While I like pizza with toppings, my favorite is just tomato sauce (and please go heavy on the sauce) and cheese. I managed to live with one doctor-recommended diet because I could have pizza twice a week. (That was homemade, no-sugar-tomato-sauce-with-at-least-two-different-types-of-cheese-on-a-whole-wheat-pita pizza. Sigh, those were the days that I only had to worry about sugar, not salt.) It was always my Friday night Shabbat meal and it was a great way to begin the Sabbath day. Of course, I still think good thoughts about the many slices of pizza my mother, my Aunt Naomi and I ate when we visited New York City for shopping and a Broadway show. Dinner was always a slice of pizza bought during a time when there seemed to be a pizza parlor on every corner of Manhattan.
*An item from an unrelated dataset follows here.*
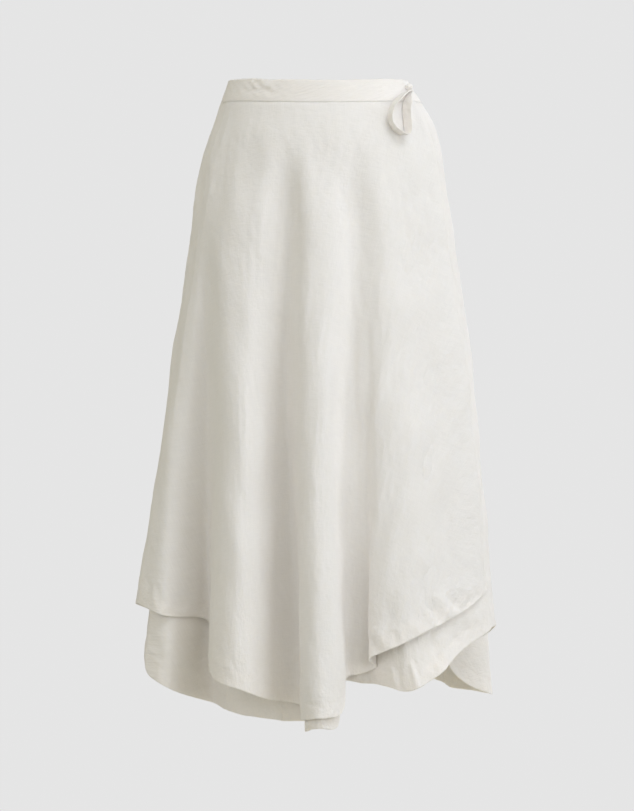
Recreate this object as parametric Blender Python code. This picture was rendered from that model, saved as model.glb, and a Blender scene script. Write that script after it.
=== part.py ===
"""Wrap skirt in plain linen: two overlapping fronts, a back, a waistband and a knotted tie.

The skirt keeps the hollow form it has when worn. +X is the wearer's left, the front faces -Y and +Z is up.
The origin is the middle of the waist ring, halfway up the waistband. All sizes are in metres.

The cloth is described by fold lines: rows of FOLDS, going once round the body, each with its place at the
waist (an angle), at knee height and near the hem (a plan position). A smooth closed curve through the fold
lines is the section of the skirt at any height. Each panel is a stretch of that skin between two of the lines.
"""

import math

import bpy
import numpy as np

# ---- driving sizes ---------------------------------------------------------------------------------------
CLOTH = 0.0014           # wall of one layer of linen
BAND_WALL = 0.0022       # the waistband, a strip folded double
BAND_HEIGHT = 0.0305     # from the waist seam to the top edge
BAND_PROUD = 0.0004      # how far the waistband stands outside the panel below it
SEAM_GAP = 0.0003        # between pieces that are sewn together
WRAP_AT_WAIST = 0.0032   # outer face of the over layer to outer face of the under layer, at the waist
WRAP_AT_KNEE = 0.0050    # the same, at knee height
WRAP_AT_HEM = 0.0060     # and near the hem
WRAP_SETTLE = 0.25       # depth below the waist over which the first becomes the second

SEAM_Z_SIDE = -0.0170    # the waist seam at the sides
FRONT_DIP = 0.0080       # how much lower the waist is at centre front
BACK_RISE = 0.0040       # how much higher it is at centre back

FOLDS_START_Z = -0.085   # above this height the skirt lies smooth on the body
HIP_Z = -0.190           # below this height the folds are free of the body
KNEE_Z = -0.450
LOW_Z = -0.820

MM = 0.001

# The body that the skirt hangs round: half width, sideways shift, and depth in front and behind, by height.
SECTION_COLUMNS = ("z", "half_width", "shift", "front", "back")
SECTIONS = [
    (30.0, 121.5, -2.5, 85.0, 81.5),
    (14.0, 126.5, 0.0, 88.0, 84.0),
    (-17.0, 141.6, 4.6, 94.0, 90.0),
    (-38.0, 150.8, 7.5, 99.5, 96.0),
    (-57.0, 157.2, 7.6, 104.5, 101.5),
    (-83.0, 165.4, 6.4, 109.0, 108.0),
    (-110.0, 171.0, 5.3, 112.5, 113.5),
    (-190.0, 182.1, 4.6, 119.5, 122.0),
    (-300.0, 195.4, 5.6, 129.0, 130.0),
]

# The fold lines, left seam -> front -> right seam -> back. angle: place at the waist, 0 at centre front.
# turn: how much further round it has come at the hip. hip: how far the line stands off the body there. Then the
# plan position at the knee and near the hem, and the height of the hem: of the over front, and of the layer within
# (under front or back).
FOLD_COLUMNS = ("name", "angle", "turn", "hip", "x_knee", "y_knee", "x_low", "y_low", "z_over", "z_inner")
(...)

While one might think that pizzas are of Italian origin, not everyone would agree. There always seems to be someone claiming that everything has a Jewish connection and that includes pizza. A Jerusalem Post article (available here) notes a possible connection to the dough used for pizza, although even the article admits that is unlikely. But the other Jewish claim makes a bit more sense: a Sephardi doctor, Dr. John de Sequeyra, proved that tomatoes were not poisonous. It may be hard to believe that tomatoes were once shunned. They were a New World food and weren’t grown or eaten in other parts of the world until the European discovery of the Americas. The smell of tomato plants, among other things, made people suspect they weren’t fit to eat. Thank goodness that was discounted, because I love tomatoes, tomato sauce, ketchup, etc. – almost anything made with tomatoes. That doesn’t mean Jews invented pizza, though. However, I’m just glad someone did.
My mother and I so loved pizza that, for a few years, it was the main course for our Rosh Hashanah dinner. I’m still not sure what I’m making for the holiday yet, but writing this does make pizza a really attractive choice.